Chciałabym poznać Poruszyciela

 

Ja już wiem bez żadnych wątpliwości, gdzie jestem, będąc na Ekspedycie i kto jakie role tutaj odgrywa. To lep na muchy. Proszę uważać, to nie jest wolna trybuna dla katolików i patriotów.

Poruszyciel napisał; Pani Halszko, muszę zaprotestować przeciwko takim oskarżeniom. Przez kilka lat naszej znajomości z Asadowem mogłem go dobrze poznać i ręczę, że ma bardzo szlachetne intencje. Żadnego lepu na muchy tutaj nie konstruował. Problemem jest niekonsekwencja, uleganie własnym emocjom i podszeptom Circ, forsowanie na Ekspedycie ich wizji. Legion miał być wspólnotą rosnącą w siłę, ale Circ w swoim zaślepieniu skutecznie rozbija wspólnotowe relacje, więc na razie nic większego blisko Circ nie może się urodzić, więc jest to prywatna strona Asadowa z Siostrą przełożoną za plecami (jak to zabawnie opisał Trybeus). Łatwo mi krytykować, ale ja bym lepiej od Asadowa tego portalu nie potrafił prowadzić, bo to cholernie ciężkie i odpowiedzialne zadanie, więc i tak podziwiam to, co robi. Forsuje swoje i Circ poglądy i ma do tego prawo, nawet gdy banuje lju za coś, co Circ robi notorycznie. Proszę jednak o nie rzucanie na Asadowa fałszywych oskarżeń, że ma przypisaną jakąś rolę łapania much.

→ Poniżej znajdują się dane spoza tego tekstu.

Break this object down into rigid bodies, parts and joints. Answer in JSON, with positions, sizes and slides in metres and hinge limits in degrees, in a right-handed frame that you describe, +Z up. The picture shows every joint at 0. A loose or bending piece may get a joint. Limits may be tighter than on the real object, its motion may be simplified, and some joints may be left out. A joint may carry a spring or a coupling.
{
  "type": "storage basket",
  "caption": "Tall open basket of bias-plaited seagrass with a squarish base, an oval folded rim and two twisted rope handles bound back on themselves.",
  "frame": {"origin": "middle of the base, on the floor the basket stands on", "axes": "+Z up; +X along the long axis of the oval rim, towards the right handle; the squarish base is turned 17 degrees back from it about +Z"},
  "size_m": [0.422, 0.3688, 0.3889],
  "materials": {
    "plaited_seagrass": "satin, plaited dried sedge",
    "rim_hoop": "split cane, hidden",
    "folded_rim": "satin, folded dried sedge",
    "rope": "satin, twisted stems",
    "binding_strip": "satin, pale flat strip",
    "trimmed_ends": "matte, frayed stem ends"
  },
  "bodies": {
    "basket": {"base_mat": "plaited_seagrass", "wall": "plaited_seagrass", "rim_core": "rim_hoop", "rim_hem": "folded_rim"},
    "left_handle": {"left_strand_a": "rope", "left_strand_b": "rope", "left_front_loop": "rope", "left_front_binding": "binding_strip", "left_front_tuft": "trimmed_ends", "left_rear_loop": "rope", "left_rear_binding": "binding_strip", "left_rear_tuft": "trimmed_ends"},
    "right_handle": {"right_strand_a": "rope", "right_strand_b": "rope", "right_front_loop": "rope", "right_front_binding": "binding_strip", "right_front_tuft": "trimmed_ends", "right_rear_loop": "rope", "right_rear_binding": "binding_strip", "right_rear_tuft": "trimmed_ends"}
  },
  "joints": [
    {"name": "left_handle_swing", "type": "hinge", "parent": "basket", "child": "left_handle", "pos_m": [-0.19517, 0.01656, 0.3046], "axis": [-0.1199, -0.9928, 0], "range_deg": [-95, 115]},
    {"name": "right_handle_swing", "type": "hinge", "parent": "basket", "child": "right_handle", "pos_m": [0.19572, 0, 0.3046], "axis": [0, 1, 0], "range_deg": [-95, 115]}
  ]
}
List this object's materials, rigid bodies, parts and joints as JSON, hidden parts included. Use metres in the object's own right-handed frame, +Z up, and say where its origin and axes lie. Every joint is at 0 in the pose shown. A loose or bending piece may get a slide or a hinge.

Asadow nie ulega moim podszeptom. Takie sugestie są obrazą dla jego uczciwości i intelektu.Spieramy się ostro o szczegóły i nie stosujemy żadnych taryf ulgowych względem siebie. Zgadzamy się zaś w pryncypiach.

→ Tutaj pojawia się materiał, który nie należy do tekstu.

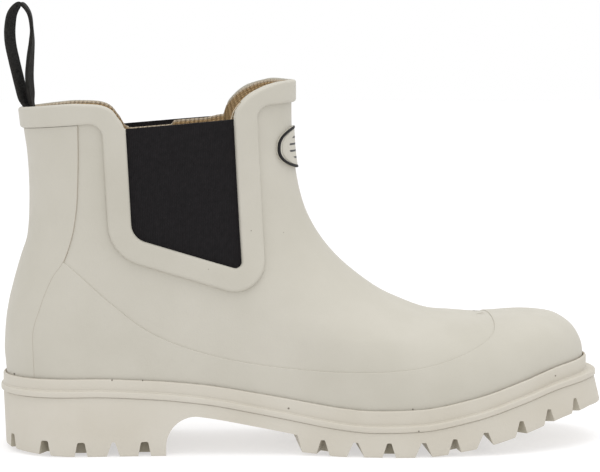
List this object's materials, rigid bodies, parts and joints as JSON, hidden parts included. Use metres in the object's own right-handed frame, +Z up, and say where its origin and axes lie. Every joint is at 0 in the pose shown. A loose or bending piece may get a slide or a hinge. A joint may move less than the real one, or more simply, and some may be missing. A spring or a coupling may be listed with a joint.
{
  "type": "rubber boot",
  "caption": "Ankle-high rubber boot with elastic side panels in a raised collar band, a heel pull loop, and a lug sole with arch and separate heel block.",
  "frame": {"origin": "on the floor under the middle of the boot's bounding box", "axes": "+X from heel to toe, +Y to the inner side of the foot, +Z up"},
  "size_m": [0.29, 0.105, 0.2107],
  "materials": {
    "upper_rubber": "matt off-white rubber",
    "sole_rubber": "matt off-white rubber",
    "foot_bed": "tan woven cloth",
    "elastic": "black ribbed elastic",
    "webbing": "black woven tape",
    "badge_ink": "black rim",
    "badge_face": "pale plain field"
  },
  "bodies": {
    "root": {"outsole": "sole_rubber", "midsole": "sole_rubber", "insole": "foot_bed", "upper": "upper_rubber", "collar_band": "upper_rubber", "gore_outer": "elastic", "gore_inner": "elastic", "pull_loop": "webbing", "badge_rim": "badge_ink", "badge_plate": "badge_face"}
  },
  "joints": []
}
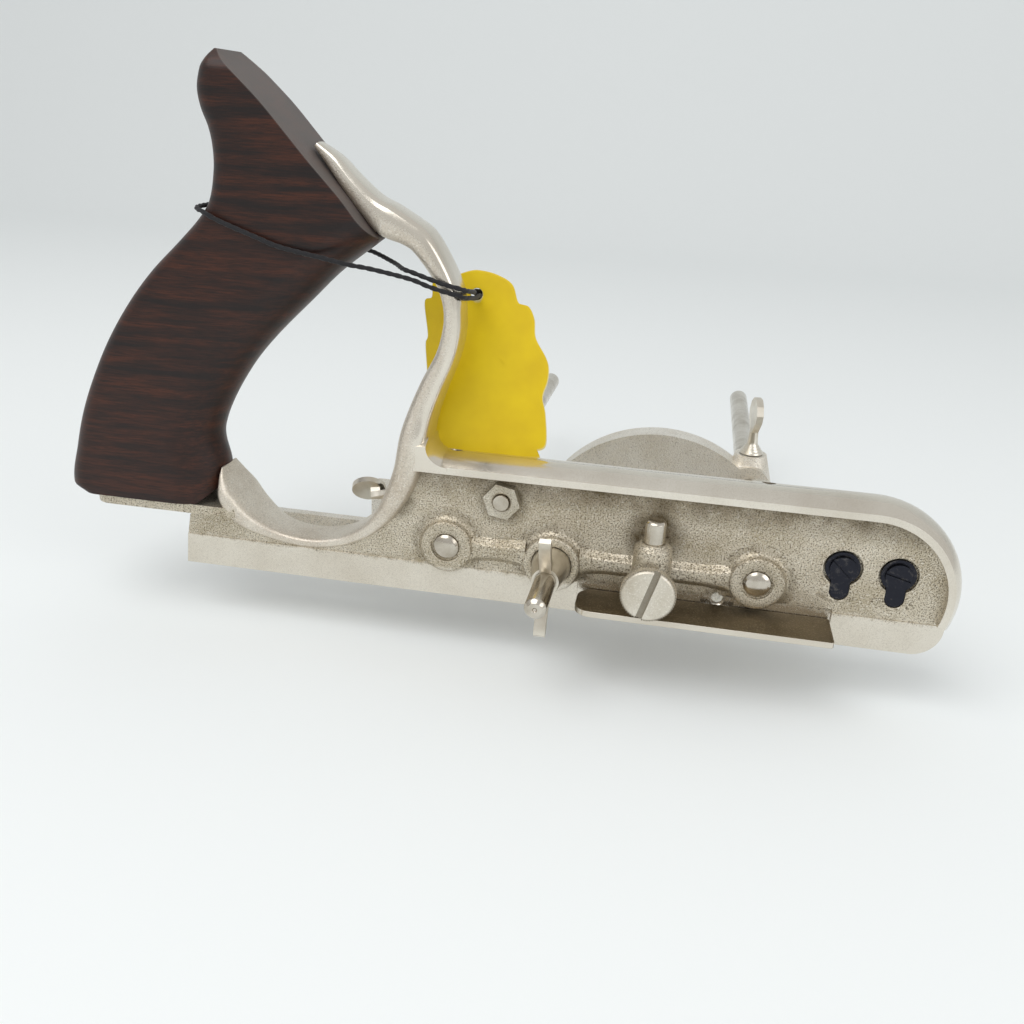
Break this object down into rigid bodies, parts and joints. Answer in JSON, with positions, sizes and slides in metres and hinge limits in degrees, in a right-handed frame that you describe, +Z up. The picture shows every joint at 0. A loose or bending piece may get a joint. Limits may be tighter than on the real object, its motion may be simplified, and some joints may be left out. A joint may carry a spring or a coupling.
{
  "type": "combination plane",
  "caption": "Hand plane with a nickel-plated stock whose loop holds a wooden handle, a sliding section and a fence on arms, a depth stop, spurs, and a tag on a string",
  "frame": {"origin": "on the sole of the skate, in the middle of its thickness, 117.5 mm ahead of the heel", "axes": "X runs along the skate towards the toe, Y to the left towards the fence, Z up"},
  "size_m": [0.2721, 0.2471, 0.1702],
  "materials": {
    "plated_casting": "worn nickel plate over a cast surface, warm grey with fine pits",
    "plated_steel": "worn nickel plate on turned steel",
    "blued_steel": "dark blued steel with fine scratches",
    "dark_rosewood": "polished dark rosewood with fine streaks",
    "yellow_card": "matt mustard-yellow card with frayed edges",
    "black_cord": "twisted black thread"
  },
  "bodies": {
    "stock": {"main_stock": "plated_casting", "handle_loop": "plated_casting", "wooden_handle": "dark_rosewood", "handle_screw": "plated_steel", "rear_arm": "plated_steel", "front_arm": "plated_steel", "arm_set_screws": "blued_steel", "lever_stud": "plated_steel", "lever_washer": "plated_steel", "lever_nut": "plated_steel", "rear_stored_spur": "blued_steel", "front_stored_spur": "blued_steel", "stored_spur_screws": "blued_steel", "tag": "yellow_card", "tag_string": "black_cord", "string_knot": "black_cord"},
    "depth_stop": {"depth_rod": "plated_steel", "depth_foot": "plated_steel"},
    "stop_screw": {"depth_screw": "plated_steel"},
    "clamp": {"clamp_bolt": "plated_steel"},
    "clamp_nut": {"wing_nut": "plated_casting"},
    "lever": {"adjusting_lever": "plated_steel"},
    "section": {"sliding_section": "plated_casting", "section_spur": "blued_steel", "section_spur_screw": "blued_steel"},
    "rear_section_screw": {"rear_section_thumbscrew": "plated_steel"},
    "front_section_screw": {"front_section_thumbscrew": "plated_steel"},
    "side_fence": {"fence": "plated_casting"},
    "rear_fence_screw": {"rear_fence_thumbscrew": "plated_steel"},
    "front_fence_screw": {"front_fence_thumbscrew": "plated_steel"}
  },
  "joints": [
    {"name": "depth_stop_slide", "type": "slide", "parent": "stock", "child": "depth_stop", "axis": [0, 0, 1], "range_m": [-0.0054, 0.0014]},
    {"name": "depth_screw_turn", "type": "hinge", "parent": "stock", "child": "stop_screw", "pos_m": [0.031, -0.018, 0.0167], "axis": [0, -1, 0], "range_deg": [0, 360]},
    {"name": "wing_nut_turn", "type": "hinge", "parent": "stock", "child": "clamp_nut", "pos_m": [0.0014, -0.01, 0.0154], "axis": [0, -1, 0], "range_deg": [0, 540]},
    {"name": "clamp_bolt_slide", "type": "slide", "parent": "stock", "child": "clamp", "axis": [0, 1, 0], "range_m": [0, 0.00191]},
    {"name": "lever_turn", "type": "hinge", "parent": "stock", "child": "lever", "pos_m": [-0.0146, 0.0127, 0.0336], "axis": [0, 1, 0], "range_deg": [-6, 6]},
    {"name": "section_slide", "type": "slide", "parent": "stock", "child": "section", "axis": [0, 1, 0], "range_m": [0, 0.025]},
    {"name": "rear_section_screw_turn", "type": "hinge", "parent": "section", "child": "rear_section_screw", "pos_m": [-0.031, 0.025, 0.03], "axis": [0, 0, 1], "range_deg": [0, 360]},
    {"name": "front_section_screw_turn", "type": "hinge", "parent": "section", "child": "front_section_screw", "pos_m": [0.0615, 0.025, 0.03], "axis": [0, 0, 1], "range_deg": [0, 360]},
    {"name": "fence_slide", "type": "slide", "parent": "stock", "child": "side_fence", "axis": [0, 1, 0], "range_m": [-0.02, 0.11]},
    {"name": "rear_fence_screw_turn", "type": "hinge", "parent": "side_fence", "child": "rear_fence_screw", "pos_m": [-0.031, 0.0869, 0.035], "axis": [0, 0, 1], "range_deg": [0, 360]},
    {"name": "front_fence_screw_turn", "type": "hinge", "parent": "side_fence", "child": "front_fence_screw", "pos_m": [0.0615, 0.0869, 0.035], "axis": [0, 0, 1], "range_deg": [0, 360]}
  ],
  "couplings": [
    {"joint": "wing_nut_turn", "follows": "clamp_bolt_slide", "rad_per_m": 4947.4}
  ]
}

Nie zawsze też się lubimy, nigdy na tyle, by miało to wpływ na poglądy któregokolwiek z nas. Gdyby któreś z nas zawiodło w pryncypiach, nasza znajomość zostałaby zakończona.

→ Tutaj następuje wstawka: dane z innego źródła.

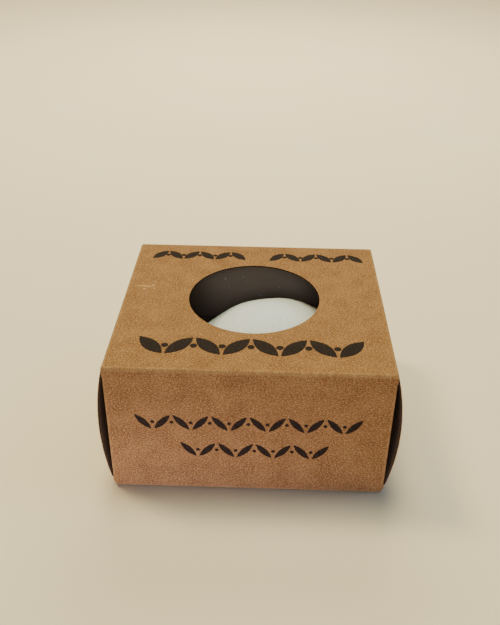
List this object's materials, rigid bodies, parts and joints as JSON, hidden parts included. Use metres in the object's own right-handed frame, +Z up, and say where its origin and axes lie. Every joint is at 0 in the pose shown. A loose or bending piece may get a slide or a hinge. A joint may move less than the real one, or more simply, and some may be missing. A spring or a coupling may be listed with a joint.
{
  "type": "konjac sponge",
  "caption": "Half-ball konjac sponge in a folding carton of kraft board, black inside, with a round window in the top and two ends that open at their creases.",
  "frame": {"origin": "middle of the carton's base, on its underside", "axes": "+X to the right along the front, +Y to the back, +Z up through the window"},
  "size_m": [0.0855, 0.0734, 0.0435],
  "materials": {
    "kraft_board": "uncoated brown kraft board outside, black inside",
    "konjac_foam": "soft white fine-pored konjac foam with a smooth skin",
    "glue": "dried white dispersion glue"
  },
  "bodies": {
    "carton": {"window_panel": "kraft_board", "front_panel": "kraft_board", "bottom_panel": "kraft_board", "back_panel": "kraft_board", "glue_flap": "kraft_board", "glue_line": "glue"},
    "sponge": {"sponge": "konjac_foam"},
    "left_closure": {"left_closure": "kraft_board"},
    "left_tuck_flap": {"left_tuck_flap": "kraft_board"},
    "left_front_dust_flap": {"left_front_dust_flap": "kraft_board"},
    "left_back_dust_flap": {"left_back_dust_flap": "kraft_board"},
    "right_closure": {"right_closure": "kraft_board"},
    "right_tuck_flap": {"right_tuck_flap": "kraft_board"},
    "right_front_dust_flap": {"right_front_dust_flap": "kraft_board"},
    "right_back_dust_flap": {"right_back_dust_flap": "kraft_board"}
  },
  "joints": [
    {"name": "sponge_lift", "type": "slide", "parent": "carton", "child": "sponge", "axis": [0, 0, 1], "range_m": [0, 0.008]},
    {"name": "left_closure_crease", "type": "hinge", "parent": "carton", "child": "left_closure", "pos_m": [-0.03975, 0, 0.04324], "axis": [0, 1, 0], "range_deg": [0, 150]},
    {"name": "left_tuck_crease", "type": "hinge", "parent": "left_closure", "child": "left_tuck_flap", "pos_m": [-0.03975, 0, 0.0011], "axis": [0, -1, 0], "range_deg": [0, 30]},
    {"name": "left_front_dust_crease", "type": "hinge", "parent": "carton", "child": "left_front_dust_flap", "pos_m": [-0.03975, -0.0365, 0.0217], "axis": [0, 0, 1], "range_deg": [0, 90]},
    {"name": "left_back_dust_crease", "type": "hinge", "parent": "carton", "child": "left_back_dust_flap", "pos_m": [-0.03975, 0.0365, 0.0217], "axis": [0, 0, -1], "range_deg": [0, 90]},
    {"name": "right_closure_crease", "type": "hinge", "parent": "carton", "child": "right_closure", "pos_m": [0.03975, 0, 0.04324], "axis": [0, -1, 0], "range_deg": [0, 150]},
    {"name": "right_tuck_crease", "type": "hinge", "parent": "right_closure", "child": "right_tuck_flap", "pos_m": [0.03975, 0, 0.0011], "axis": [0, 1, 0], "range_deg": [0, 30]},
    {"name": "right_front_dust_crease", "type": "hinge", "parent": "carton", "child": "right_front_dust_flap", "pos_m": [0.03975, -0.0365, 0.0217], "axis": [0, 0, -1], "range_deg": [0, 90]},
    {"name": "right_back_dust_crease", "type": "hinge", "parent": "carton", "child": "right_back_dust_flap", "pos_m": [0.03975, 0.0365, 0.0217], "axis": [0, 0, 1], "range_deg": [0, 90]}
  ],
  "couplings": [
    {"joint": "left_tuck_crease", "follows": "left_closure_crease", "ratio": 0.2},
    {"joint": "left_front_dust_crease", "follows": "left_closure_crease", "ratio": 0.6},
    {"joint": "left_back_dust_crease", "follows": "left_closure_crease", "ratio": 0.6},
    {"joint": "right_tuck_crease", "follows": "right_closure_crease", "ratio": 0.2},
    {"joint": "right_front_dust_crease", "follows": "right_closure_crease", "ratio": 0.6},
    {"joint": "right_back_dust_crease", "follows": "right_closure_crease", "ratio": 0.6}
  ]
}
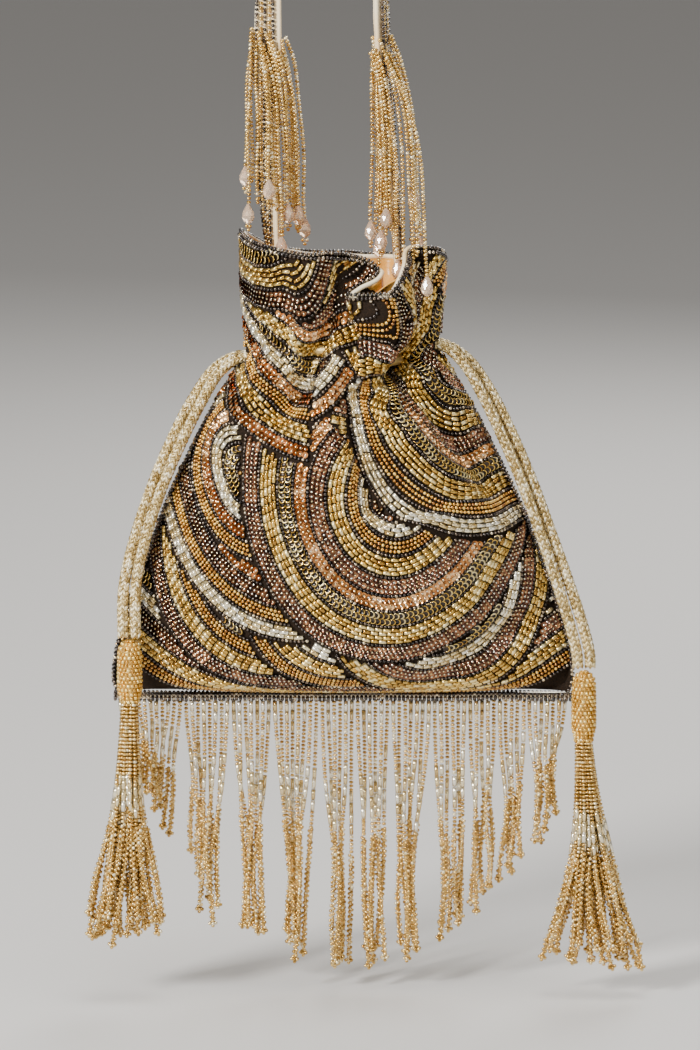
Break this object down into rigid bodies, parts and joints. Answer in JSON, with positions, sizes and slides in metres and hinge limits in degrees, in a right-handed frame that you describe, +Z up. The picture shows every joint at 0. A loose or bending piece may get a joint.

Nie uważam też by cokolwiek  zaślepiało mój umysł w poważnym stopniu i by w moim pobliżu nic się nie rodziło (jestem nierozwiedzioną mężatką z trójką dzieci) i dość płodną artystką (ostatnio mniej), a dla wielu ludzi inspiracją w sztuce i myśleniu.

 

Jeśli ”zobaczenie” kogoś jest tak dla ciebie ważne, zapraszam cię Poruszycielu na herbatę, jak będziesz w Krakowie.